Maybe it’s because I’ve seen Bruce Springsteen live four times this year (it is) but I can’t help but draw parallels between The River, the Boss’ double-album exploration of the commitments and confines of family, and writer Tom King and artists Gabriel Hernandez Walta and Jordie Bellaire’s run on The Vision, which ended last week with issue #12.
The Vision favors androids and artificial intelligence to cars and working class Joes, but like Springsteen’s The River, it is a work concerned with what it means to create a family and live alongside of them in society.
The book sees cybernetic Avenger The Vision settle down in the suburbs of Northern Virginia with a cybernetic wife and two cybernetic children of his own creation. When an old enemy shows up at the house events are set in motion that, when all is said and done, feel unavoidable from the start.
The book posits the notion that having a family opens one up to the possibility of certain inevitabilities. Familial ties bring with them certain triggers or buttons that, for better or worse, when pulled or pushed, create predictable responses.
The Vision winds up being the perfect character for exploring these themes as, from the most cynical point of view, spousal and parental relationships can feel like programming, like binary switches imposed upon a being that execute particular, predictable processes should the correct motivation arise. If one’s family is threatened one can be predicted to respond with aggression, as if the entire interaction, from threat to recourse, is as straightforward as ones and zeroes.

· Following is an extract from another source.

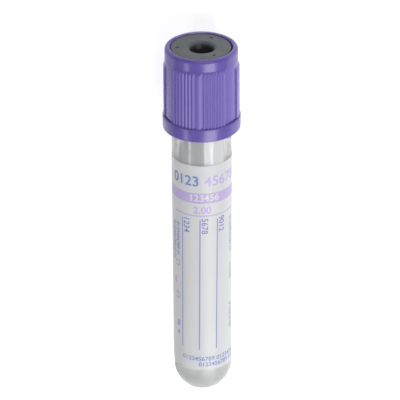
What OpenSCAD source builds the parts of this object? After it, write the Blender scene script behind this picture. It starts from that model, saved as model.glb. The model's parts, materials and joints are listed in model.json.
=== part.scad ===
// Capped vacuum blood collection tube, lying on its side as it comes to rest.
// Each piece is drawn upright round the Z axis, with the tube's round bottom at z = 0 and its front
// towards -Y. lie() then lays it down: the closure points to +X, the front of the label faces up, and
// the row's origin is on the ground under the middle of the object.

/* [Tube] */
// Outer diameter of the tube
tube_d = 12.7; // [12.3:0.1:12.9]
// Length of the tube, from its round bottom to its mouth
tube_length = 75; // [74:0.5:76]
// Thickness of the tube's wall
tube_wall = 0.9; // [0.7:0.05:1.1]

/* [Label] */
// Thickness of the paper with its glue
label_thickness = 0.09; // [0.05:0.01:0.15]
// Height of the label's lower edge above the round bottom
label_low = 7.8; // [7:0.2:20]
// Height of the label's upper edge above the round bottom
label_high = 58.9; // [40:0.5:64]
// Width of the clear window that the label leaves, in degrees round the tube
label_window = 48; // [20:1:80]
// How far the window's middle is turned from the back to the right, in degrees
label_turn = 45; // [-60:5:60]

/* [Cap] */
// Height of the cap's lower edge above the round bottom
cap_low = 65.4; // [64.5:0.1:66]
// Height of the cap
cap_height = 18.5; // [18.3:0.1:19.5]
// Outer diameter of the smooth collar at the top
collar_d = 15.3; // [15:0.1:15.4]
// Radius of the rounding on the cap's top edge
collar_round = 0.8; // [0.3:0.1:0.9]
// Outer diameter of the band round the cap's lower edge
band_d = 16.5; // [16:0.1:17]
// Height of the band
band_height = 3.1; // [2:0.1:4]
// Diameter of the round opening in the top
opening_d = 13; // [12.7:0.1:13]
// Outer diameter over the ribs and the side pads
grip_d = 15.86; // [15.7:0.02:15.98]
// Height of the ribs above the band
grip_height = 12.8; // [8:0.1:13]
// How much lower than the ribs the side pads end
pad_drop = 1; // [0:0.1:2]
// Angle between neighbouring ribs
rib_pitch = 5.55; // [5.2:0.05:5.7]
// Number of ribs on each side of the wide middle rib
ribs_a_side = 7; // [4:1:8]
// How far the cap is turned on the tube
cap_turn = -4.9; // [-15:0.05:15]
// Depth of the small flat on the back of the band, where the mould's gate is trimmed
gate_flat = 0.16; // [0.04:0.02:0.2]

/* [Stopper] */
// How far the stopper's top lies under the cap's top edge
stopper_recess = 0.3; // [0.1:0.1:0.8]
// Depth of the plug in the tube
plug_depth = 8.2; // [6:0.1:9]
// Diameter of the needle well
well_d = 5; // [4:0.1:5.6]
// Depth of the needle well, down to its round end
well_depth = 6.6; // [4.5:0.1:7.5]
// Diameter of the three dimples in the top
dimple_d = 0.6; // [0.3:0.1:0.8]

/* [Hidden] */
$fn = 96;
sliver = 0.01; // overlap that makes a clean cut or join

tube_r = tube_d / 2;
bore_r = tube_r - tube_wall;
lip_r = tube_wall / 2; // the mouth's edge is a half round

cap_top = cap_low + cap_height;
collar_r = collar_d / 2;
band_r = band_d / 2;
band_round = 0.3;
grip_r = grip_d / 2;
grip_low = cap_low + band_height;
grip_high = grip_low + grip_height;
grip_slope = 0.8; // length over which the ribs and pads run out at the top
skirt_gap = 0.45; // clearance between the skirt and the tube
skirt_r = tube_r + skirt_gap;
opening_r = opening_d / 2;
rim_round = 0.25; // rounding of the opening's edge

grip_root = skirt_r + 0.4; // how deep the ribs and pads reach into the skirt's wall
envelope_root = skirt_r + 0.2;
envelope_play = 0.05; // the envelope stands this far off the ribs below their slope
slope_sink = 0.1; // how far under the collar's surface the slope ends
rib_bead_r = 0.42; // radius of the half-round section of a rib
middle_rib_half = 5.6; // half width of the wide middle rib, in degrees
first_rib = 8.8; // angle from the middle rib's centre to the next rib's
pad_half = 19; // half width of a side pad, in degrees
relief_from = 52; // the slots over the band, in degrees from the middle of a rib field
relief_to = 76;
relief_height = 0.2;
relief_depth = 0.25;
relief_sink = 0.08; // how far a slot cuts into the band's top

// The gate flat, and the lowest point of its edge
flat_y = band_r - gate_flat;
flat_half = sqrt(band_r * band_r - flat_y * flat_y);
foot_z = cap_low + band_round - sqrt(pow(band_round, 2) - pow(band_round - gate_flat, 2));

stopper_top = cap_top - stopper_recess;
stopper_play = 0.25; // clearance of the stopper's head in the cap's opening
head_r = opening_r - stopper_play;
head_round = 0.25;
neck_r = 5.9; // the stopper's neck, which the cap's inner ledge holds
neck_low = tube_length + 3.3;
neck_high = neck_low + 1.2;
flange_r = 6.6;
flange_round = 0.2;
seat_gap = 0.03; // the flange stands this far off the tube's mouth
plug_play = 0.04; // radial clearance that stands for the rubber's squeeze
plug_r = bore_r - plug_play;
plug_low = tube_length - plug_depth;
plug_round = 0.7;
ledge_play = 0.05; // clearance between the cap's ledge and the stopper's neck
cup_r = 3.4; // the hollow under the plug
cup_depth = 6.2;
well_r = well_d / 2;
mouth_round = 0.9; // rounding round the well's mouth
dimple_ring_r = 5;
dimple_from = 63.5; // where the first dimple stands, in degrees
dimple_depth = 0.4;

// The gate flat's edge touches the ground, and so does the tube's round bottom or the label's lower
// edge, whichever comes down first.
label_r = tube_r + label_thickness;
label_reach = label_r * cos(max(0, label_window / 2 - abs(label_turn)));
touch_run = foot_z - tube_r;
lean_on_tube = atan2(flat_y, touch_run) - asin(tube_r / norm([touch_run, flat_y]));
lean_on_label = atan2(flat_y - label_reach, foot_z - label_low);
lean = min(lean_on_tube, lean_on_label);
lie_height = flat_y * cos(lean) - foot_z * sin(lean);
low_x = tube_r * cos(lean) - tube_r;
high_x = (cap_top - collar_round) * cos(lean) + (collar_r - collar_round) * sin(lean) + collar_round;

module lie() {
  translate([-(low_x + high_x) / 2, 0, lie_height])
    rotate([0, 90 - lean, 0])
      rotate([0, 0, -90])
        children();
}

// A rectangle of a section, from one radius and height to another
module ring(r1, z1, r2, z2) {
  translate([r1, z1]) square([r2 - r1, z2 - z1]);
}

// A section that fills from the axis out to r, with its outer corners rounded
module disc(r, z1, z2, round_low, round_high) {
  ring(0, z1 + round_low, r, z2 - round_high);
  if (round_low > 0) {
    ring(0, z1, r - round_low, z2 - round_high);
    translate([r - round_low, z1 + round_low]) circle(r = round_low);
  }
  if (round_high > 0) {
    ring(0, z1 + round_low, r - round_high, z2);
    translate([r - round_high, z2 - round_high]) circle(r = round_high);
  }
}

// The half of a section that lies outside the axis
module outside_axis() {
  intersection() {
    children();
    ring(0, -1, band_r + 5, cap_top + 5);
  }
}

module tube() {
  color([0.86, 0.90, 0.92, 0.45])
    lie() rotate_extrude()
      outside_axis() {
        difference() {
          union() {
            translate([0, tube_r]) circle(r = tube_r);
            ring(0, tube_r, tube_r, tube_length - lip_r);
          }
          translate([0, tube_r]) circle(r = bore_r);
          ring(-1, tube_r, bore_r, tube_length + 1);
        }
        translate([tube_r - lip_r, tube_length - lip_r]) circle(r = lip_r);
      }
}

module label() {
  color([0.94, 0.94, 0.96])
    lie() rotate([0, 0, 90 - label_turn + label_window / 2])
      rotate_extrude(angle = 360 - label_window)
        ring(tube_r, label_low, label_r, label_high);
}

module stopper_section() {
  difference() {
    union() {
      disc(head_r, neck_high - sliver, stopper_top, 0, head_round);
      ring(0, neck_low - sliver, neck_r, neck_high);
      disc(flange_r, tube_length + seat_gap, neck_low, flange_round, flange_round);
      disc(plug_r, plug_low, tube_length + 1, plug_round, 0);
    }
    // needle well
    ring(-1, stopper_top - well_depth + well_r, well_r, stopper_top + 1);
    translate([0, stopper_top - well_depth + well_r]) circle(r = well_r);
    ring(-1, stopper_top - mouth_round, well_r + mouth_round, stopper_top + 1);
    // hollow under the plug
    ring(-1, plug_low - 1, cup_r, plug_low + cup_depth - cup_r);
    translate([0, plug_low + cup_depth - cup_r]) circle(r = cup_r);
  }
  translate([well_r + mouth_round, stopper_top - mouth_round]) circle(r = mouth_round);
}

module stopper() {
  color([0.37, 0.37, 0.39])
    lie() difference() {
      rotate_extrude() outside_axis() stopper_section();
      for (side = [0 : 2])
        rotate([0, 0, dimple_from + 120 * side])
          translate([dimple_ring_r, 0, stopper_top - dimple_depth])
            cylinder(d = dimple_d, h = dimple_depth + 1);
    }
}

module cap_section() {
  difference() {
    union() {
      disc(collar_r, cap_low + 1, cap_top, 0, collar_round);
      disc(band_r, cap_low, grip_low, band_round, band_round);
    }
    ring(-1, cap_low - 1, skirt_r, neck_low);
    ring(-1, cap_low, neck_r + ledge_play, cap_top);
    ring(-1, neck_high, opening_r, cap_top + 1);
    ring(-1, cap_top - rim_round, opening_r + rim_round, cap_top + 1);
  }
  translate([opening_r + rim_round, cap_top - rim_round]) circle(r = rim_round);
}

// Plan of a wide raised strip of the grip, from one angle to another
module wide_strip(from, to) {
  reach = 2 * grip_r;
  intersection() {
    difference() {
      circle(r = grip_r);
      circle(r = grip_root);
    }
    polygon([[0, 0], for (a = [from, (from + to) / 2, to]) reach * [cos(a), sin(a)]]);
  }
}

// Plan of one field of ribs, round its middle at angle 0
module rib_field() {
  wide_strip(-middle_rib_half, middle_rib_half);
  for (side = [-1, 1], k = [0 : ribs_a_side - 1])
    rotate(side * (first_rib + k * rib_pitch))
      translate([grip_r - rib_bead_r, 0])
        circle(r = rib_bead_r);
}

// Raises a plan over the band and runs it out into the collar at this height
module raised(high) {
  slope_low = high - grip_slope;
  intersection() {
    translate([0, 0, grip_low - sliver]) linear_extrude(height = grip_height + 1) children();
    rotate_extrude()
      polygon([
        [envelope_root, grip_low - 1], [grip_r + 1, grip_low - 1], [grip_r + 1, slope_low],
        [grip_r + envelope_play, slope_low], [collar_r - slope_sink, high], [envelope_root, high]
      ]);
  }
}

module ribbed_shell() {
  difference() {
    union() {
      rotate_extrude() cap_section();
      for (turn = [0, 180]) rotate([0, 0, turn]) {
        raised(grip_high) rib_field();
        raised(grip_high - pad_drop) wide_strip(90 - pad_half, 90 + pad_half);
      }
    }
    for (turn = [0, 180], from = [relief_from, -relief_to])
      rotate([0, 0, turn + from])
        rotate_extrude(angle = relief_to - relief_from)
          ring(collar_r - relief_depth, grip_low - relief_sink, band_r + 1, grip_low + relief_height);
  }
}

module cap() {
  color([0.46, 0.40, 0.70])
    lie() difference() {
      rotate([0, 0, -90 + cap_turn]) ribbed_shell();
      translate([-2 * flat_half, flat_y, cap_low - 1]) cube([4 * flat_half, 1, band_height + 1.5]);
    }
}

tube();
label();
stopper();
cap();
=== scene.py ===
"""Capped blood collection tube: lathe-turned clear tube, wrapped paper label, rubber stopper, ribbed cap.

Every piece is modelled upright, with the tube's round bottom at the origin and its front towards -Y, and is
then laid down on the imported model. Sizes and colours stand in the property groups below.
"""

import json
import math

import bpy
from bpy.props import FloatProperty, FloatVectorProperty, IntProperty, PointerProperty
from mathutils import Matrix, Vector


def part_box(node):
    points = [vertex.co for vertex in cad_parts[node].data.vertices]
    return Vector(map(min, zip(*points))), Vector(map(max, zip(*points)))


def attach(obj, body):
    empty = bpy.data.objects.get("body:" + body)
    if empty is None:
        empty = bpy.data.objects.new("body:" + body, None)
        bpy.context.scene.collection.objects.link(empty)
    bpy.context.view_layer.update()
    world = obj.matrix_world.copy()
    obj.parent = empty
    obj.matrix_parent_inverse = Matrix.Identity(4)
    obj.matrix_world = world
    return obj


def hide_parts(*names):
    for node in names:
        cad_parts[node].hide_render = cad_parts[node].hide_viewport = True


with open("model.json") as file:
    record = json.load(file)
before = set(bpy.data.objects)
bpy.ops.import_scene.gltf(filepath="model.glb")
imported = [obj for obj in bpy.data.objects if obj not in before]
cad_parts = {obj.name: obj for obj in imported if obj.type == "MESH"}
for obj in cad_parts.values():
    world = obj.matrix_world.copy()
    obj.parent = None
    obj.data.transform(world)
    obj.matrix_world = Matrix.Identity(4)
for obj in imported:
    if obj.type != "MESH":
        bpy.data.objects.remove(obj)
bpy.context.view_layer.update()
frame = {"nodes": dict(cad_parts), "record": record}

bl_info = {
    "name": "Blood Collection Tube",
    "version": (1, 0, 0),
    "blender": (4, 5, 0),
    "location": "View3D > Sidebar > Blood Tube",
    "description": "Builds a capped blood collection tube with its label, stopper and studio",
    "category": "Object",
}

MM = 0.001


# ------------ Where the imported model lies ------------

AXIS = Vector(frame["record"]["behaviour"]["joints"][0]["axis"]).normalized()


def widest_radius(node):
    """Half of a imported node's width, which runs along Y."""
    low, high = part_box(node)
    return (high.y - low.y) / 2


TUBE_R = widest_radius("tube")
TUBE_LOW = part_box("tube")[0]
ROUND_CENTRE = Vector((TUBE_LOW.x + TUBE_R, 0, TUBE_LOW.z + TUBE_R))
FOOT = ROUND_CENTRE - AXIS * TUBE_R
BACKWARDS = Vector((AXIS.z, 0, -AXIS.x))
SIDEWAYS = BACKWARDS.cross(AXIS)
LIE = Matrix((SIDEWAYS, BACKWARDS, AXIS)).transposed().to_4x4()
LIE.translation = FOOT


def heights(node):
    """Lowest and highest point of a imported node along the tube's axis, measured from the round bottom."""
    along = [(vertex.co - FOOT).dot(AXIS) for vertex in frame["nodes"][node].data.vertices]
    return min(along), max(along)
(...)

Looking back on the events of The Vision’s twelve issue run the story that unfolds feels at once utterly unavoidable and utterly human. It’s as clinical as a series of interconnected if/then statements and as profound as a mother lifting a car to save her child.
You’d be forgiven for thinking The Vision had been written by a dogmatic bachelor. At times Vision’s commitments to marriage and fatherhood feel like a surrender of free will, a forfeiture of control. And there is a certain surrender involved in Vision’s pursuit of family life, a surrender to those potential inevitabilities. But there is also the potential, within those constraints, of profoundly affecting the world around you. Like Neo seeing the code of the Matrix fluttering before him, an understanding of the interconnected ties that bind oneself to the world around them brings with it a power all its own, to manipulate those ties like a giant mech suit made of family members and exert more influence on the world than you could as an individual.
And yet, be it shackles or springboard, The Vision presents family as still something more. A phenomenon. An unknown. Why do we create replacements for ourselves who will one day create replacements for themselves and so on and so forth ad infinitum? What is the end game of family?
The Vision never answers those questions, but it displays the fundamental humanity behind asking them in spectacular fashion.